(Rows from a dataset)

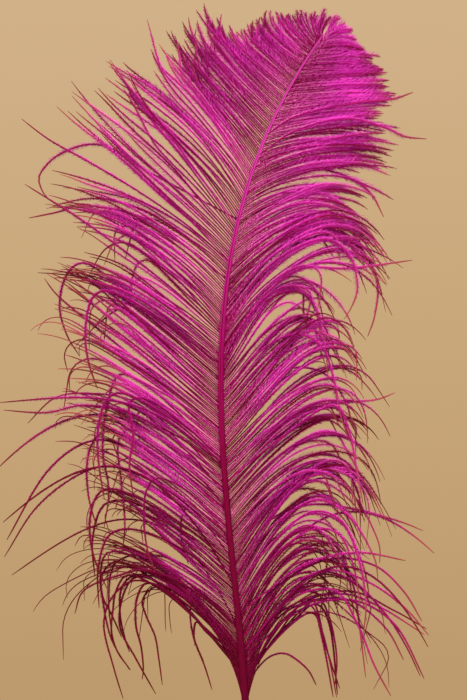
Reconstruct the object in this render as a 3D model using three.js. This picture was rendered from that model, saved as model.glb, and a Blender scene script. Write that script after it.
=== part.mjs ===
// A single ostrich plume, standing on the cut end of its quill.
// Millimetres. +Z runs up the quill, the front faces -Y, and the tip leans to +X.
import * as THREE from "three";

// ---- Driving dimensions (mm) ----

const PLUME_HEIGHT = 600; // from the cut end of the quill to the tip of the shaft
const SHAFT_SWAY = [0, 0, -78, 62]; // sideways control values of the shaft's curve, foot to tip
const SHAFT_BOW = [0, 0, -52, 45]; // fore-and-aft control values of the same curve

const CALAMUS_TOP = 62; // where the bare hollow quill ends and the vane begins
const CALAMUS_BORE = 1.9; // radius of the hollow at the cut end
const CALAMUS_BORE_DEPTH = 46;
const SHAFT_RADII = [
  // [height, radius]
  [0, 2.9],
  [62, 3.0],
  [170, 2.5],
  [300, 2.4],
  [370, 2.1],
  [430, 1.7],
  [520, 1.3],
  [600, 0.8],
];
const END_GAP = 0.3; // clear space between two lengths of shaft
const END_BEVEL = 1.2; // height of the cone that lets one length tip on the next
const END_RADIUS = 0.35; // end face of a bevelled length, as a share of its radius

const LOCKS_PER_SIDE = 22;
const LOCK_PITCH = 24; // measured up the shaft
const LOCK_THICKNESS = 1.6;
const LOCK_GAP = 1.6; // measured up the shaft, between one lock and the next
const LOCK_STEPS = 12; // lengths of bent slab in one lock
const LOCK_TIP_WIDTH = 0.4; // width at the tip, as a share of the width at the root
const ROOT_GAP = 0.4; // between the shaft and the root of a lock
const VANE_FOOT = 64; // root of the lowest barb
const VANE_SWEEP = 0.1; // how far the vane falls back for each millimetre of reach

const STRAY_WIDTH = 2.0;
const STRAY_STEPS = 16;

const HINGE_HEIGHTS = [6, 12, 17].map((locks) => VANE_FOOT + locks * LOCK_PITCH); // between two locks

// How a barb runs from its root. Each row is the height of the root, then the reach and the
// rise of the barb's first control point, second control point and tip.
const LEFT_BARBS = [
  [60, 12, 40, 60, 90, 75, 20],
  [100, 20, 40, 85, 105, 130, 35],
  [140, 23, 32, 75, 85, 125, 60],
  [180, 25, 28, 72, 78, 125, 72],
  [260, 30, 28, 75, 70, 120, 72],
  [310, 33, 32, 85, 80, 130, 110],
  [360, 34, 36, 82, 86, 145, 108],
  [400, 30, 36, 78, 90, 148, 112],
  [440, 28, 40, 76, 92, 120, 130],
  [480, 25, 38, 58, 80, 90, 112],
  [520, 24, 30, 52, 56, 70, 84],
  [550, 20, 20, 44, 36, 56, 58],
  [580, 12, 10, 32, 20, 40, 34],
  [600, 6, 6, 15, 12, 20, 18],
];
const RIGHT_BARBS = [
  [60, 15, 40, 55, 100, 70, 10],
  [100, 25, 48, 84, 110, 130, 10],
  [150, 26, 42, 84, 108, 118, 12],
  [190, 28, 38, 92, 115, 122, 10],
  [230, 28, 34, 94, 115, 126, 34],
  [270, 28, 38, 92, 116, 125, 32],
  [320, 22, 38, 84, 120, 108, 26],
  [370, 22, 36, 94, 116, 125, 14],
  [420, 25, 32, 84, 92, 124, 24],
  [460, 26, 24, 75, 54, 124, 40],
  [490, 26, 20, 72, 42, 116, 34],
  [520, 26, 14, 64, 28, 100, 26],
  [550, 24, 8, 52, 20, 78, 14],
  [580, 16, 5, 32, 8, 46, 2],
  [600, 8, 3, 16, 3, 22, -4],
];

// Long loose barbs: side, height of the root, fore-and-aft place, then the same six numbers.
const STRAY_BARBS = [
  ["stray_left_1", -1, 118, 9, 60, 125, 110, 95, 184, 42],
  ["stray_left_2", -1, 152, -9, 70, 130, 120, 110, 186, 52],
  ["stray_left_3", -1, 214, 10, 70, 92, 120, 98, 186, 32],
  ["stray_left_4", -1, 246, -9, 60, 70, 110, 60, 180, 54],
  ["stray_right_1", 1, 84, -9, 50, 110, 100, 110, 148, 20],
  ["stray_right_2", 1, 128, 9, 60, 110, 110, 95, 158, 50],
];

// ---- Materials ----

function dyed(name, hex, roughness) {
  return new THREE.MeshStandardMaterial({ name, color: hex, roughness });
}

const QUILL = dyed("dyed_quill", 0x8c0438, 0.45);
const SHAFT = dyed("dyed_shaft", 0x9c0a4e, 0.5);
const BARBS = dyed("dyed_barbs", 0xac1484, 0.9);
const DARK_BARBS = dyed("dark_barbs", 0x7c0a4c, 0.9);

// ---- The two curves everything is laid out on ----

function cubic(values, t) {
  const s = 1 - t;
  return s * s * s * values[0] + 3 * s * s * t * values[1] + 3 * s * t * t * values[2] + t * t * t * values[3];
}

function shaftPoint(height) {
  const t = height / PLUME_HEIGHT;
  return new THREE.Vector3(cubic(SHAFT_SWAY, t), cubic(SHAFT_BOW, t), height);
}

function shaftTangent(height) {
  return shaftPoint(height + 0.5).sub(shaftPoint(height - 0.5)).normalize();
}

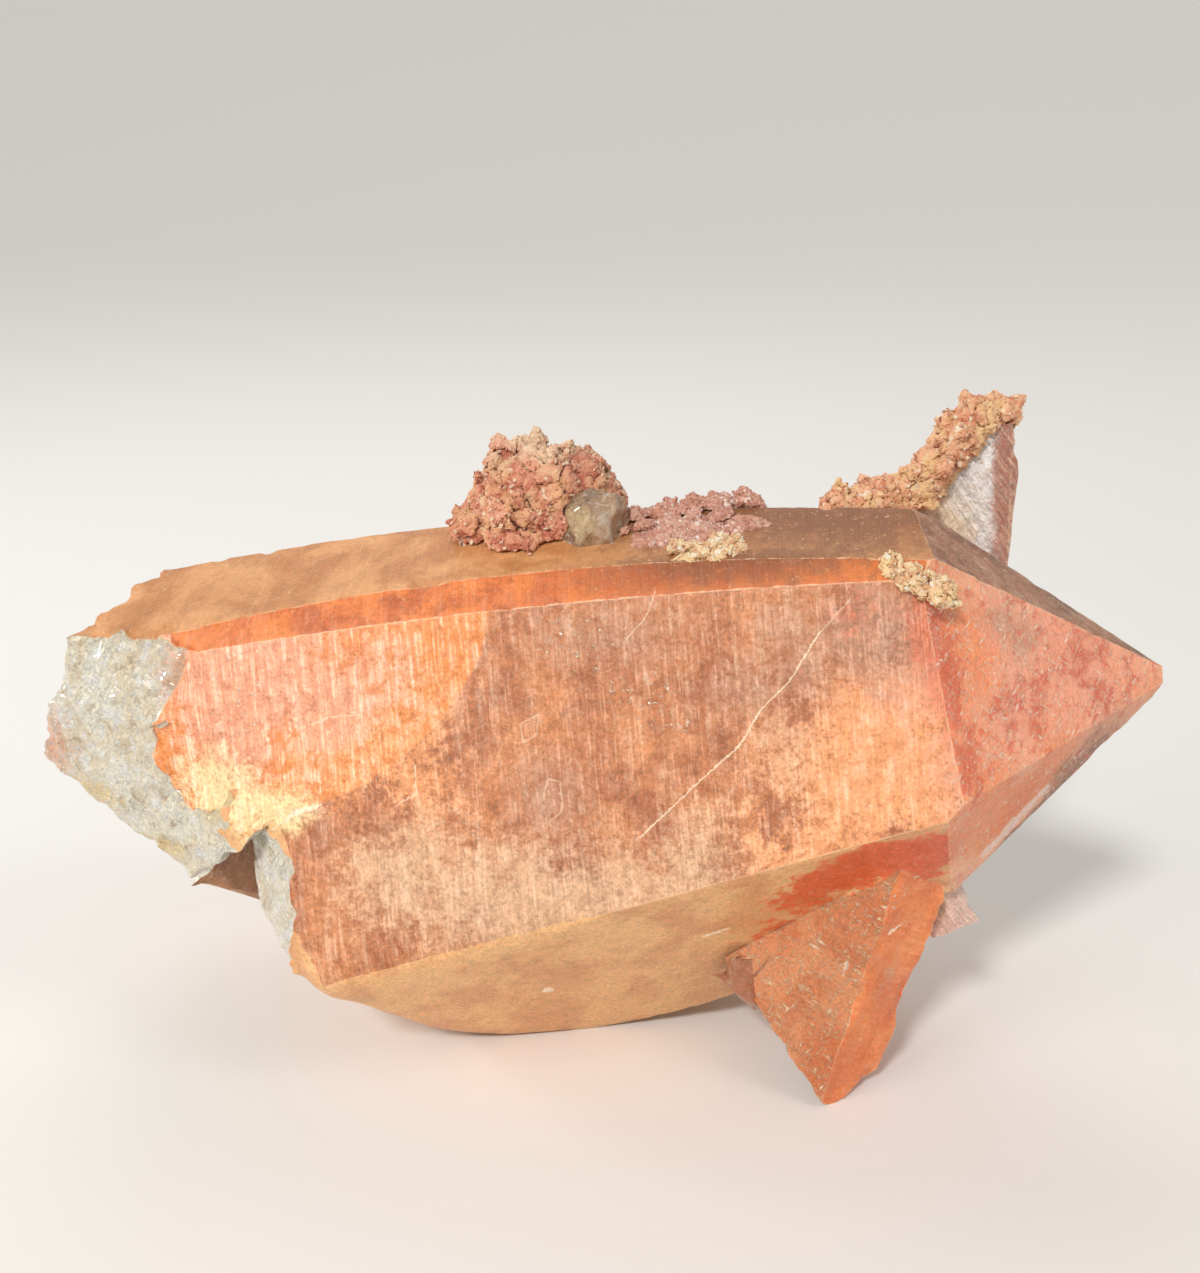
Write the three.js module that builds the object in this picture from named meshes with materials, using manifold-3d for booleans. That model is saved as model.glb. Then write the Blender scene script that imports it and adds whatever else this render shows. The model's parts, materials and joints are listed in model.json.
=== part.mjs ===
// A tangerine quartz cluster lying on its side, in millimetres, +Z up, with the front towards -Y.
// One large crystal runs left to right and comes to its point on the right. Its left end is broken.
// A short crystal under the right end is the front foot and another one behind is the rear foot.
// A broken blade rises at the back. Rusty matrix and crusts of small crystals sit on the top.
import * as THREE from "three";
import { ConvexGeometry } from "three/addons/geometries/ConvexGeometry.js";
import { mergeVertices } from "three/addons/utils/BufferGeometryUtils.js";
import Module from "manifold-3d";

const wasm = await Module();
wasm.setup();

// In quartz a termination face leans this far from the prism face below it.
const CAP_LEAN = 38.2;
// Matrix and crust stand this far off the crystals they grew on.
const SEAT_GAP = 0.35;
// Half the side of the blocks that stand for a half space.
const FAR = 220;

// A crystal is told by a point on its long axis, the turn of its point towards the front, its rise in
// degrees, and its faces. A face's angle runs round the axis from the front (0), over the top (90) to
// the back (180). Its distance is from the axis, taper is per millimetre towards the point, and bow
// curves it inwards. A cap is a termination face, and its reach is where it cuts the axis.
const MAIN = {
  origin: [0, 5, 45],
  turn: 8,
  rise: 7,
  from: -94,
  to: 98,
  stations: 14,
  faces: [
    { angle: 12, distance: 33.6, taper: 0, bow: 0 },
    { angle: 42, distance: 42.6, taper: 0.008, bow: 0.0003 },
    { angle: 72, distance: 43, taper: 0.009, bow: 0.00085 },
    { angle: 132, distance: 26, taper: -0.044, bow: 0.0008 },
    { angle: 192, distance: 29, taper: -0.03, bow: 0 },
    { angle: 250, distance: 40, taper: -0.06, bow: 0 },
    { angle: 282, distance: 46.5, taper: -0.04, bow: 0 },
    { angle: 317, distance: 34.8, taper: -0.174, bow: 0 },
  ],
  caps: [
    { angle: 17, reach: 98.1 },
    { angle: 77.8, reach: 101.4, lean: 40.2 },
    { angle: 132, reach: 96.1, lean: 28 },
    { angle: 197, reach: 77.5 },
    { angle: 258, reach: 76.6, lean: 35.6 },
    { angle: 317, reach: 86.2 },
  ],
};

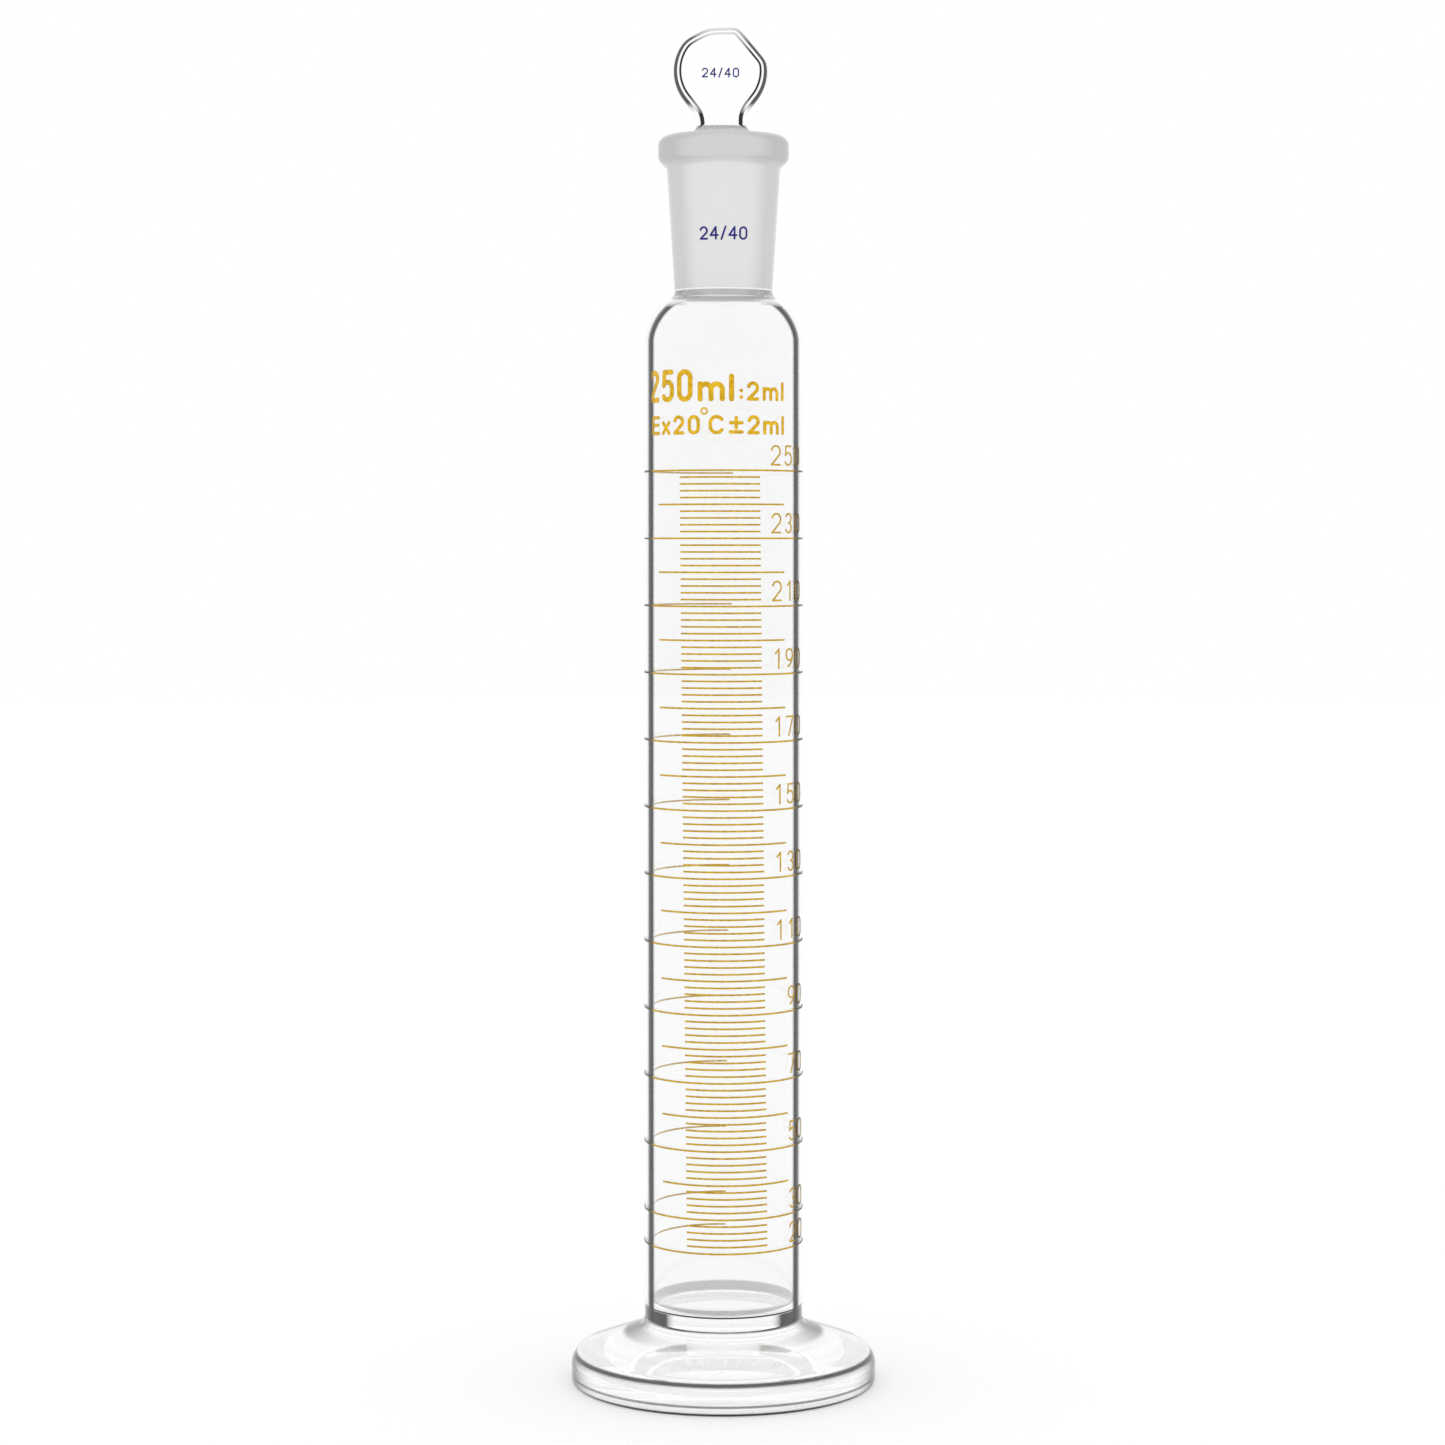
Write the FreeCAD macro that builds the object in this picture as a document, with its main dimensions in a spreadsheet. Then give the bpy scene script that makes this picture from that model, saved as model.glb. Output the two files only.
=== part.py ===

GIVEN PROBLEM: Reproduce exactly, and only, the lines from the start of the entries through the one that contains "const END_RADIUS = 0.35;".

SOLUTION FOR THIS PROBLEM:
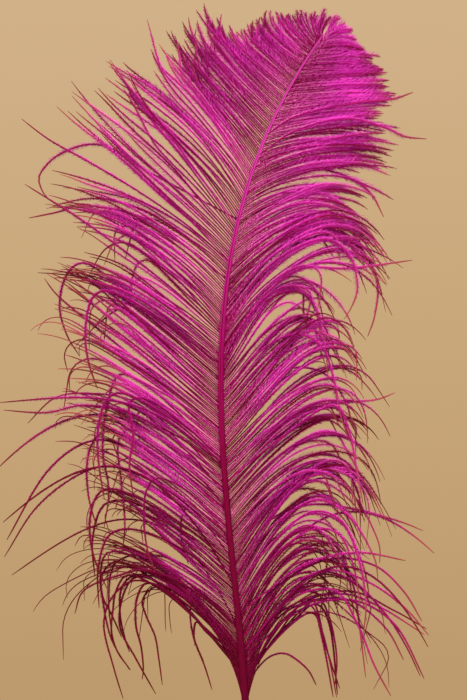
Reconstruct the object in this render as a 3D model using three.js. This picture was rendered from that model, saved as model.glb, and a Blender scene script. Write that script after it.
=== part.mjs ===
// A single ostrich plume, standing on the cut end of its quill.
// Millimetres. +Z runs up the quill, the front faces -Y, and the tip leans to +X.
import * as THREE from "three";

// ---- Driving dimensions (mm) ----

const PLUME_HEIGHT = 600; // from the cut end of the quill to the tip of the shaft
const SHAFT_SWAY = [0, 0, -78, 62]; // sideways control values of the shaft's curve, foot to tip
const SHAFT_BOW = [0, 0, -52, 45]; // fore-and-aft control values of the same curve

const CALAMUS_TOP = 62; // where the bare hollow quill ends and the vane begins
const CALAMUS_BORE = 1.9; // radius of the hollow at the cut end
const CALAMUS_BORE_DEPTH = 46;
const SHAFT_RADII = [
  // [height, radius]
  [0, 2.9],
  [62, 3.0],
  [170, 2.5],
  [300, 2.4],
  [370, 2.1],
  [430, 1.7],
  [520, 1.3],
  [600, 0.8],
];
const END_GAP = 0.3; // clear space between two lengths of shaft
const END_BEVEL = 1.2; // height of the cone that lets one length tip on the next
const END_RADIUS = 0.35; // end face of a bevelled length, as a share of its radius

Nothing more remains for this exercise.